# eat n park potato soup



## piglet91

Hello we go to Pittsburgh pa about every 4 year and i love there potato soup
i live here in fl have many potato soup not like this it was good. I want to know is there anyone have the recipes for it. 


Thanks Tammy


----------



## izbnso

I've never been to Pittsburgh, so I don't know what kind of potato soup you're looking for. I've got a recipe that I love and will gladly post if it's what you're craving. Please be a bit more specific about what you liked about the soup from Pittsburgh.


----------



## jim berman

I am from Pittsburgh (with an 'h' on the end) and actually worked at Eat 'n Park in 1992-93. All of our soups were frozen concentrates.
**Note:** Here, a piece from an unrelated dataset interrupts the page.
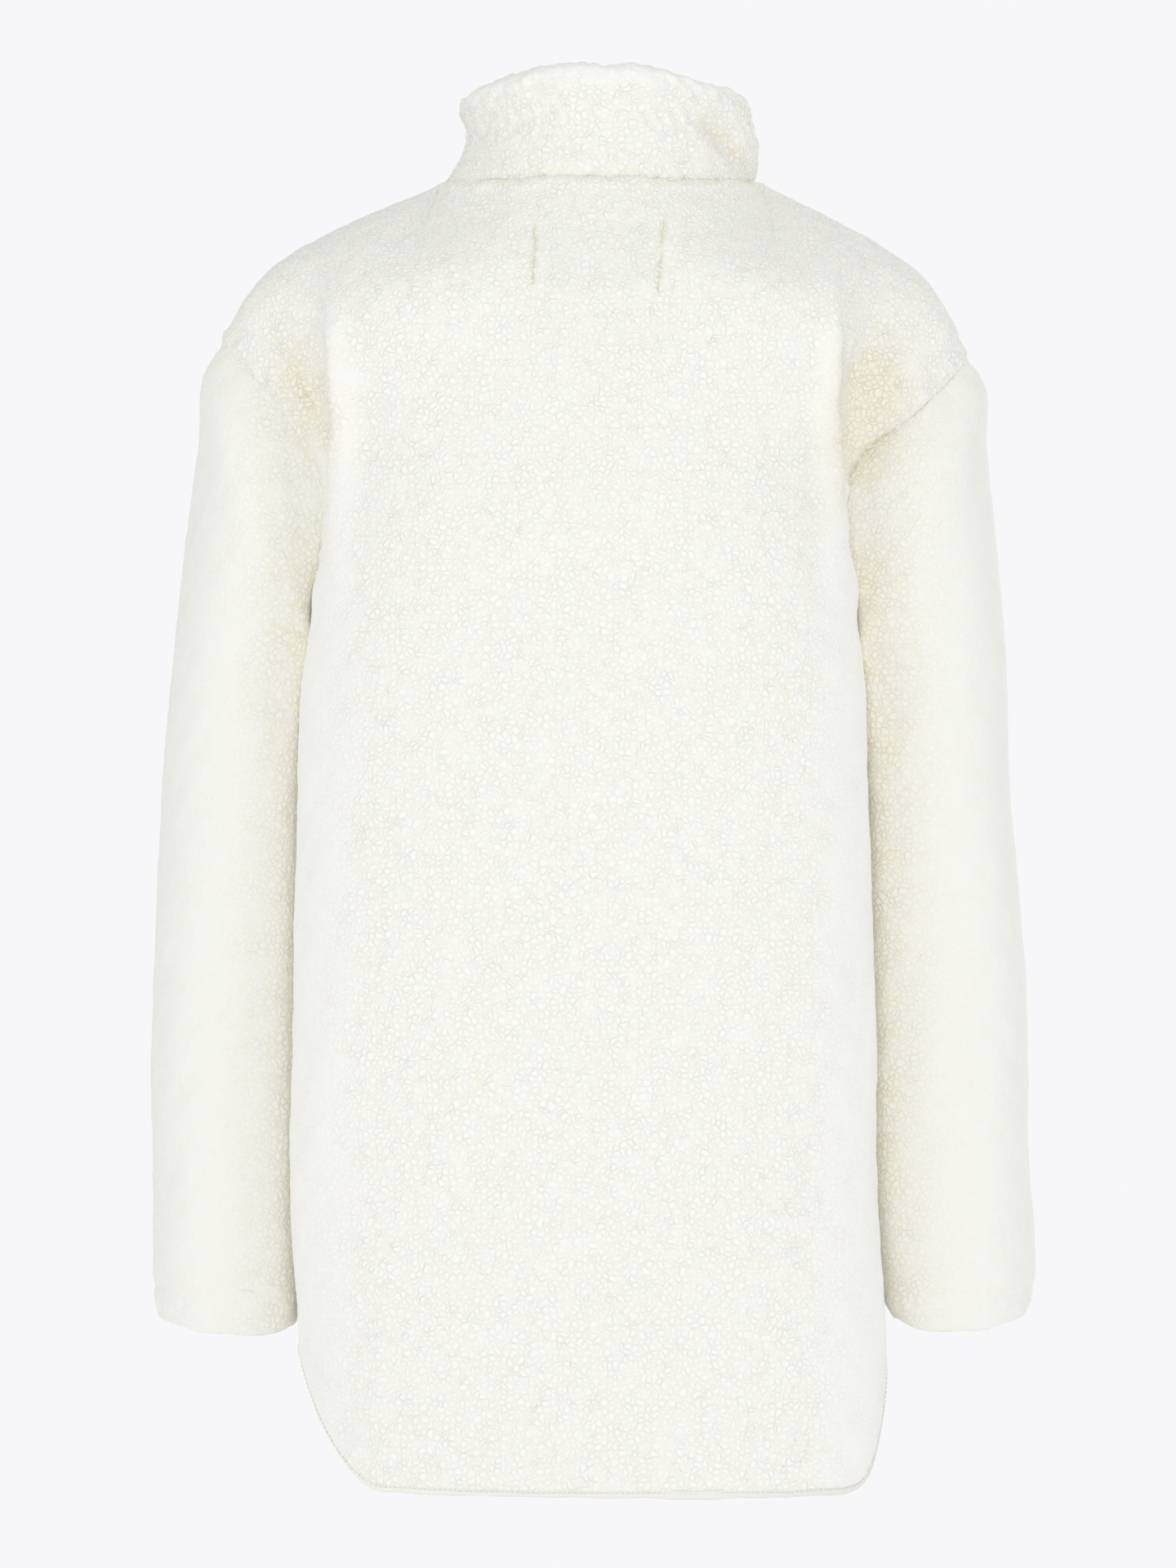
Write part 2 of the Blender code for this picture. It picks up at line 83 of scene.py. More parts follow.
# %% [markdown]
# ## The measure of the body
# Each table is a maker's list of sizes in millimetres. A body ring says how far the cloth reaches to
# the left, right, back and front at a height. The hem hangs low at the back and front and rises at
# the sides, as on a shirt.
# %% Body tables
BODY_RINGS = np.array([
    # height, left, right, back, front
    (-790, -173, 173, -122, 118),
    (-740, -176, 175, -124, 120),
    (-700, -179, 177, -125, 121),
    (-660, -181, 173, -126, 122),
    (-570, -184, 171, -128, 124),
    (-450, -181, 168, -128, 124),
    (-350, -179, 165, -127, 122),
    (-300, -176.5, 163, -126, 120),
    (-250, -169.5, 157, -124, 118),
], float)
BODY_SQUARENESS = 2.4
WIDEST_DEPTH = -42
NEST_DEPTH = 9
SIDE_SEAM_TURN = 105
UNDERARM = -250
SIDE_HEM = -705
HEM_TILT = 3
# lowest point, then where each side starts and ends its rise, and how square the right corner is
HEMS = {BACK: (-784, 42, 92, 53, 100, 1.7), FRONT: (-775, 32, 72, 32, 72, 1.0)}
# share of the armhole, height and depth of the middle, turn, and lift of the shoulder
LEVELS = {
    BACK: [(0.20, -206, -123, 90, 0), (0.42, -158, -119, 80, 0),
           (0.65, -104, -112, 68, 3), (0.85, -54, -99, 60, 6)],
    FRONT: [(0.20, -212, 117, 90, 0), (0.42, -172, 114, 80, 5),
            (0.65, -130, 106, 68, 13), (0.85, -90, 96, 60, 24)],
}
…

After all these years, I do not recall the brand, but I would imagine Sysco or USFoods would stock the product.


----------



## maryb

Potato soup:

1/2 pound diced bacon fried until crisp, reserve some of the fat.
3 or 4 potatoes diced in 1 inch chunks
Enough milk to cover the potatoes
1 small onion diced fine and fried in the reserved bacon fat
celery to taste
S&P to taste

Fry off the bacon and transfer to a bowl. In the same sauce pan fry off the onion and celery. Add the potatoes and cover with milk. Simmer over low heat until the potatoes are tender and add the bacon back to it. This is simple but good and I make it often during the winter. You can puree this if you want before you add the bacon back to it.


----------